Required task:
Take the material below and write it all out again exactly.

Data section:
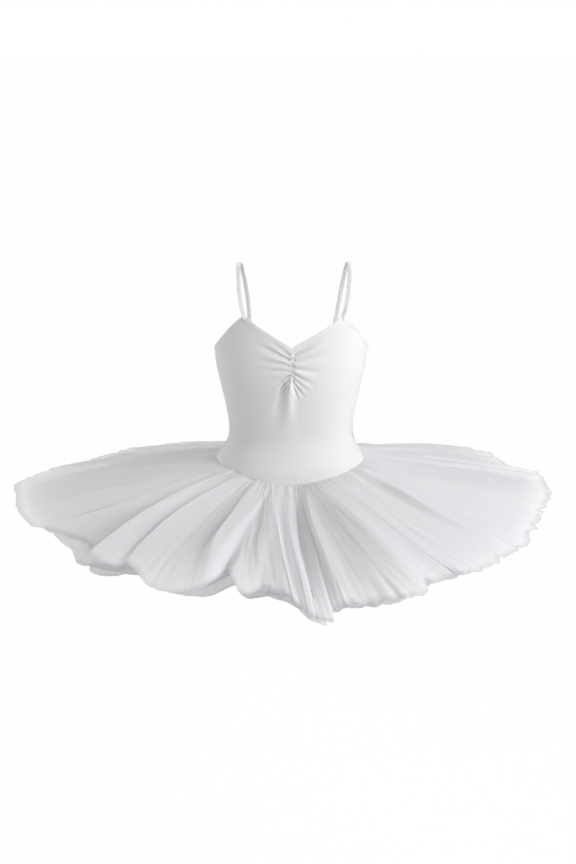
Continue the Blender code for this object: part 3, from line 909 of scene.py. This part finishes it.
def makeEdgeBinding(name, azimuths, width):
    azimuths = np.asarray(azimuths, float)
    height = topEdge(azimuths)
    outward = surfaceNormal(formPoint, azimuths, height, 0.5, 0.001)
    outward *= np.sign(np.sum(outward * formPoint(azimuths, 0 * height), axis=-1, keepdims=True))
    down = unit(formPoint(azimuths, height - 0.002) - formPoint(azimuths, height + 0.002))
    edge = formPoint(azimuths, height)
    run = unit(np.gradient(edge, axis=0))
    across = unit(down - run * np.sum(down * run, axis=-1, keepdims=True))
    middle = edge + outward * (bodice["outside"] - bodice["wall"] / 2)
    section = bandSection(width, bindings["wall"], bindings["overEdge"])
    piece = sweptPiece(name, middle, across, outward, section)
    piece.data.materials.append(binding)
    line = middle + across * (width - bindings["stitchIn"] - 0.0006) + outward * (0.47 * bindings["wall"])
    addStitchLine(line[2:-2], outward[2:-2])
    return piece


def makeLegBinding(name, side):
    turns = edges["crotchTurn"] * (np.linspace(0, 1, 50)) ** 0.9
    path = [(float(legAzimuth(turn, False)), turn) for turn in turns]
    path += [(180 - float(legAzimuth(turn, True)), turn) for turn in turns[::-1][1:-1]]
    azimuths = np.array([place[0] for place in path]) * side
    turns = np.array([place[1] for place in path])
    edge = capPoint(azimuths, turns, brief["outside"])
    run = unit(np.roll(edge, -1, axis=0) - np.roll(edge, 1, axis=0))
    outward = unit(edge - np.array((0, 0, figure["capTop"] - figure["strapTop"] + 0.02)) * np.ones_like(edge))
    outward = unit(outward - run * np.sum(outward * run, axis=-1, keepdims=True))
    across = unit(np.cross(outward, run)) * side
    # across has to lead over the cloth, away from the opening
    opening = edge.mean(axis=0)
    if np.mean(np.sum(across * (edge - opening), axis=-1)) < 0:
        across = -across
    section = bandSection(bindings["width"], bindings["wall"], bindings["overEdge"])
    piece = sweptPiece(name, edge, across, outward, section, closed=True)
    piece.data.materials.append(binding)
    line = edge + across * (bindings["width"] - bindings["stitchIn"] - 0.0006) + outward * (0.47 * bindings["wall"])
    addStitchLine(np.concatenate((line, line[:1])), np.concatenate((outward, outward[:1])))
    return piece


cornerMiddle = (edges["cornerStart"] + edges["cornerEnd"]) / 2
neckAzimuths = np.linspace(-cornerMiddle - 0.4, cornerMiddle + 0.4, 150)
neckBinding = makeEdgeBinding("neckBinding", neckAzimuths, bindings["width"])
armAzimuths = np.concatenate((np.linspace(cornerMiddle - 0.4, 90, 60)[:-1], np.linspace(90, 180, 90)))
armholeLeft = makeEdgeBinding("armholeBindingLeft", armAzimuths, bindings["armholeWidth"])
armholeRight = makeEdgeBinding("armholeBindingRight", -armAzimuths, bindings["armholeWidth"])
legLeft = makeLegBinding("legBindingLeft", 1)
legRight = makeLegBinding("legBindingRight", -1)

straps = {
    "width": 0.0062,
    "wall": 0.0019,
    # across, front to back, height over the hip seam
    "route": [
        (0.0716, -0.0655, 0.2300), (0.0730, -0.0636, 0.2344), (0.0782, -0.0612, 0.2520), (0.0818, -0.0480, 0.2770),
        (0.0832, -0.0270, 0.2960), (0.0832, 0.0000, 0.3058), (0.0810, 0.0260, 0.2990), (0.0774, 0.0460, 0.2780),
        (0.0732, 0.0595, 0.2500), (0.0690, 0.0680, 0.2140), (0.0645, 0.0728, 0.1720), (0.0597, 0.0712, 0.1280),
        (0.0592, 0.0702, 0.1215),
    ],
}


def makeStrap(name, side):
    knots = [(index, *row) for index, row in enumerate(straps["route"])]
    at = np.linspace(0, len(knots) - 1, 130)
    x, y, height = (tableValue(knots, at, column) for column in (1, 2, 3))
    line = np.stack((x * side + tableValue(figure["rows"], height, 4), y, height - figure["strapTop"]), axis=-1)
    run = unit(np.gradient(line, axis=0))
    upwards = line - np.stack((line[:, 0], 0 * y, 0 * y + edges["vPoint"] - figure["strapTop"]), axis=-1)
    across = unit(np.cross(run, upwards))
    outward = unit(np.cross(across, run))
    half, thick = straps["width"] / 2, straps["wall"] / 2
    section = []
    for angle in np.linspace(0, 360, 24, endpoint=False):
        cosine, sine = math.cos(math.radians(angle)), math.sin(math.radians(angle))
        flat = abs(cosine) ** 0.55 * math.copysign(1, cosine)
        lift = abs(sine) ** 0.6 * math.copysign(1, sine)
        groove = 1 - 0.16 * math.exp(-(flat / 0.16) ** 2)
        section.append((half * flat, thick * lift * groove))
    piece = sweptPiece(name, line, across, outward, section)
    piece.data.materials.append(binding)
    for place in (-0.58, 0.58):
        addStitchLine(line[3:-3] + across[3:-3] * half * place + outward[3:-3] * thick * 0.93, outward[3:-3])
    return piece


strapLeft = makeStrap("strapLeft", 1)
strapRight = makeStrap("strapRight", -1)

# Seam lines on the jersey: two rows beside each side seam
for side in (-1, 1):
    for step in (-1.0, 1.0):
        heights = np.linspace(0.004, 0.172, 60)
        azimuths = np.full(60, side * (90.0 + step))
        outward = unit(formPoint(azimuths, heights) - formPoint(azimuths, heights, -0.01))
        addStitchLine(formPoint(azimuths, heights, bodice["outside"] + 0.0001), outward)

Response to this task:
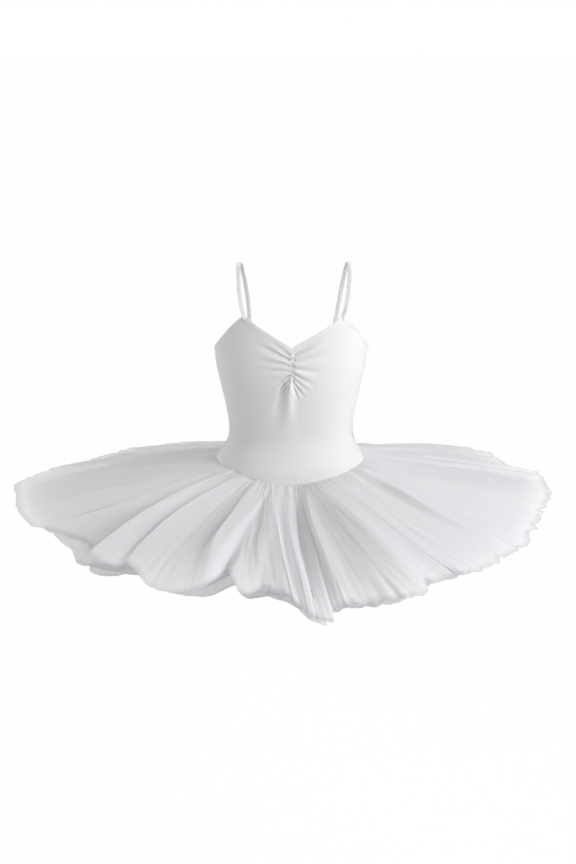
Continue the Blender code for this object: part 3, from line 909 of scene.py. This part finishes it.
def makeEdgeBinding(name, azimuths, width):
    azimuths = np.asarray(azimuths, float)
    height = topEdge(azimuths)
    outward = surfaceNormal(formPoint, azimuths, height, 0.5, 0.001)
    outward *= np.sign(np.sum(outward * formPoint(azimuths, 0 * height), axis=-1, keepdims=True))
    down = unit(formPoint(azimuths, height - 0.002) - formPoint(azimuths, height + 0.002))
    edge = formPoint(azimuths, height)
    run = unit(np.gradient(edge, axis=0))
    across = unit(down - run * np.sum(down * run, axis=-1, keepdims=True))
    middle = edge + outward * (bodice["outside"] - bodice["wall"] / 2)
    section = bandSection(width, bindings["wall"], bindings["overEdge"])
    piece = sweptPiece(name, middle, across, outward, section)
    piece.data.materials.append(binding)
    line = middle + across * (width - bindings["stitchIn"] - 0.0006) + outward * (0.47 * bindings["wall"])
    addStitchLine(line[2:-2], outward[2:-2])
    return piece


def makeLegBinding(name, side):
    turns = edges["crotchTurn"] * (np.linspace(0, 1, 50)) ** 0.9
    path = [(float(legAzimuth(turn, False)), turn) for turn in turns]
    path += [(180 - float(legAzimuth(turn, True)), turn) for turn in turns[::-1][1:-1]]
    azimuths = np.array([place[0] for place in path]) * side
    turns = np.array([place[1] for place in path])
    edge = capPoint(azimuths, turns, brief["outside"])
    run = unit(np.roll(edge, -1, axis=0) - np.roll(edge, 1, axis=0))
    outward = unit(edge - np.array((0, 0, figure["capTop"] - figure["strapTop"] + 0.02)) * np.ones_like(edge))
    outward = unit(outward - run * np.sum(outward * run, axis=-1, keepdims=True))
    across = unit(np.cross(outward, run)) * side
    # across has to lead over the cloth, away from the opening
    opening = edge.mean(axis=0)
    if np.mean(np.sum(across * (edge - opening), axis=-1)) < 0:
        across = -across
    section = bandSection(bindings["width"], bindings["wall"], bindings["overEdge"])
    piece = sweptPiece(name, edge, across, outward, section, closed=True)
    piece.data.materials.append(binding)
    line = edge + across * (bindings["width"] - bindings["stitchIn"] - 0.0006) + outward * (0.47 * bindings["wall"])
    addStitchLine(np.concatenate((line, line[:1])), np.concatenate((outward, outward[:1])))
    return piece


cornerMiddle = (edges["cornerStart"] + edges["cornerEnd"]) / 2
neckAzimuths = np.linspace(-cornerMiddle - 0.4, cornerMiddle + 0.4, 150)
neckBinding = makeEdgeBinding("neckBinding", neckAzimuths, bindings["width"])
armAzimuths = np.concatenate((np.linspace(cornerMiddle - 0.4, 90, 60)[:-1], np.linspace(90, 180, 90)))
armholeLeft = makeEdgeBinding("armholeBindingLeft", armAzimuths, bindings["armholeWidth"])
armholeRight = makeEdgeBinding("armholeBindingRight", -armAzimuths, bindings["armholeWidth"])
legLeft = makeLegBinding("legBindingLeft", 1)
legRight = makeLegBinding("legBindingRight", -1)

straps = {
    "width": 0.0062,
    "wall": 0.0019,
    # across, front to back, height over the hip seam
    "route": [
        (0.0716, -0.0655, 0.2300), (0.0730, -0.0636, 0.2344), (0.0782, -0.0612, 0.2520), (0.0818, -0.0480, 0.2770),
        (0.0832, -0.0270, 0.2960), (0.0832, 0.0000, 0.3058), (0.0810, 0.0260, 0.2990), (0.0774, 0.0460, 0.2780),
        (0.0732, 0.0595, 0.2500), (0.0690, 0.0680, 0.2140), (0.0645, 0.0728, 0.1720), (0.0597, 0.0712, 0.1280),
        (0.0592, 0.0702, 0.1215),
    ],
}


def makeStrap(name, side):
    knots = [(index, *row) for index, row in enumerate(straps["route"])]
    at = np.linspace(0, len(knots) - 1, 130)
    x, y, height = (tableValue(knots, at, column) for column in (1, 2, 3))
    line = np.stack((x * side + tableValue(figure["rows"], height, 4), y, height - figure["strapTop"]), axis=-1)
    run = unit(np.gradient(line, axis=0))
    upwards = line - np.stack((line[:, 0], 0 * y, 0 * y + edges["vPoint"] - figure["strapTop"]), axis=-1)
    across = unit(np.cross(run, upwards))
    outward = unit(np.cross(across, run))
    half, thick = straps["width"] / 2, straps["wall"] / 2
    section = []
    for angle in np.linspace(0, 360, 24, endpoint=False):
        cosine, sine = math.cos(math.radians(angle)), math.sin(math.radians(angle))
        flat = abs(cosine) ** 0.55 * math.copysign(1, cosine)
        lift = abs(sine) ** 0.6 * math.copysign(1, sine)
        groove = 1 - 0.16 * math.exp(-(flat / 0.16) ** 2)
        section.append((half * flat, thick * lift * groove))
    piece = sweptPiece(name, line, across, outward, section)
    piece.data.materials.append(binding)
    for place in (-0.58, 0.58):
        addStitchLine(line[3:-3] + across[3:-3] * half * place + outward[3:-3] * thick * 0.93, outward[3:-3])
    return piece


strapLeft = makeStrap("strapLeft", 1)
strapRight = makeStrap("strapRight", -1)

# Seam lines on the jersey: two rows beside each side seam
for side in (-1, 1):
    for step in (-1.0, 1.0):
        heights = np.linspace(0.004, 0.172, 60)
        azimuths = np.full(60, side * (90.0 + step))
        outward = unit(formPoint(azimuths, heights) - formPoint(azimuths, heights, -0.01))
        addStitchLine(formPoint(azimuths, heights, bodice["outside"] + 0.0001), outward)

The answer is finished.